Советская иерархия не нуждается в особых аргументах, чтобы воздействовать на мнение партии.
Единственно, что мы знали наверняка, это то, что наша страна исключила себя из кровавой войны, опустошавшей Европу и это казалось делом достойным благодарности. Более того, мы получали кое какую прибыль от войны — половину Польши, Бессарабию, позже три прибалтийских республики — как награду за нейтралитет Кремля.
Мало кто из нас предвидел, что Россия будет так же брошена в огонь и что ее материальные и человеческие потери будут большими, чем у всех остальных народов, вместе взятых. Мы считали несомненным, что сражающиеся страны с течением времени обескровят себя, оставив СССР действительным хозяином Европы. Политическая формула гласила, что пока капиталисты дерутся, мы будем усиливаться, вооружаться и использовать военный опыт других.
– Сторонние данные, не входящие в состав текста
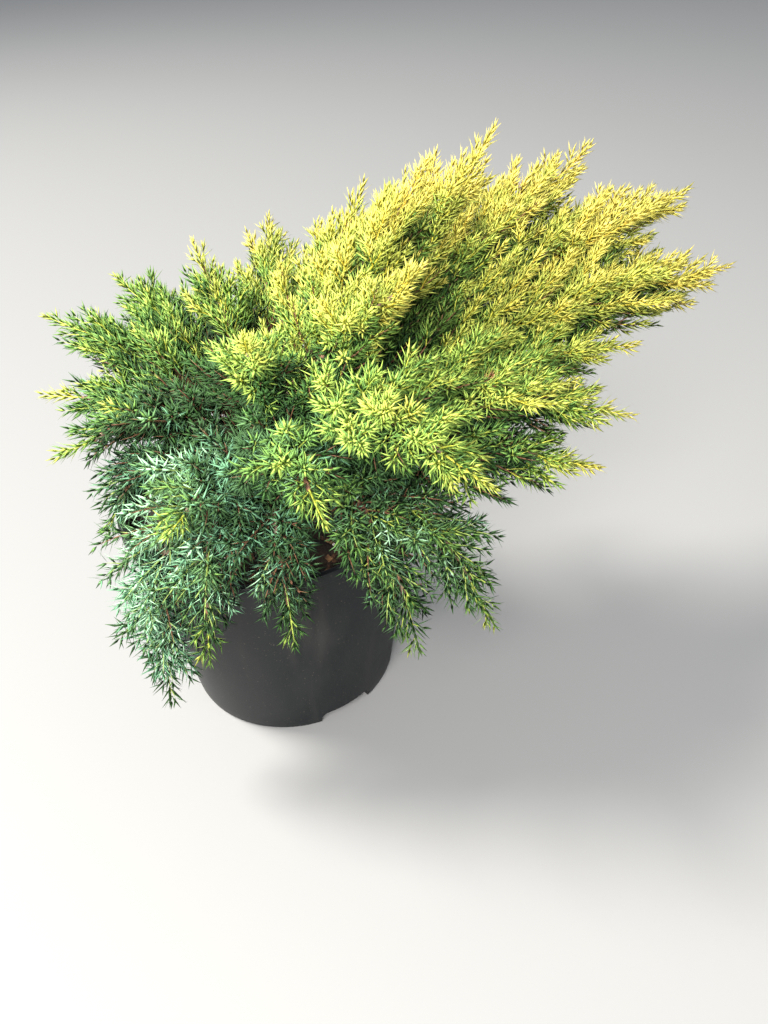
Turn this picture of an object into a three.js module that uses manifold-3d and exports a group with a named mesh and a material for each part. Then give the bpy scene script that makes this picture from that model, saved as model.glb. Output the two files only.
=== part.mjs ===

Когда капитализм и фашизм ослабят друг друга, мы, если это будет нужно, бросим на весы истории двадцать миллионов вооруженных до зубов людей; к этому времени революции во многих странах Европы перейдут из теоретической в практическую стадию.
Эту циничную точку зрения наши вожди называли «большевистским реализмом». Некоторым из нас она казалась позорной и постыдной. Роль гиены, подбирающей кости мертвого континента была противна нашим моральным устоям. Мы предпочитали романтизм ранних революционных годов.
Хотя все приняли дружбу с нацизмом, наряду с усилившимися нападками на другие европейские страны, я могу утверждать, что не было никакого энтузиазма по этому поводу. Наши политические митинги, на которых ораторы из центра об'ясняли новое положение, казались напряженными и смущенными. Это было особенно верно после того, как СССР напал в ноябре на Финляндию. Когда Давид борется против Голиафа, даже друзья Голиафа чувствуют невольную симпатию к мужественному маленькому Давиду. Как мог простой рабочий на наших массовых митингах верить, что слабая, маленькая Финляндия могла, неспровоцированная, напасть на своего колоссального соседа? Тот факт, что мы заплатили сотнями тысяч убитых, раненных, обмороженных и военнопленных за узкую полоску карело-финских болот увеличивал чувство стыда.
В свете будущих событий одно должно быть ясно: Сталин вступил в свой сговор с Гитлером серьезно. Если бы Кремль имел в виду, что нам в конце концов придется воевать против Германии, какая то часть существовавшей ненависти к нацизму была бы сохранена; наша антифашистская пропаганда не была бы так полностью превращена в «анти-империалистическую» (т. е. анти-британскую и анти-американскую). Во всяком случае более доверенные партийные чиновники в Кремле, многих из которых я близко знал, предупреждались бы о продолжавшейся опасности нацизма.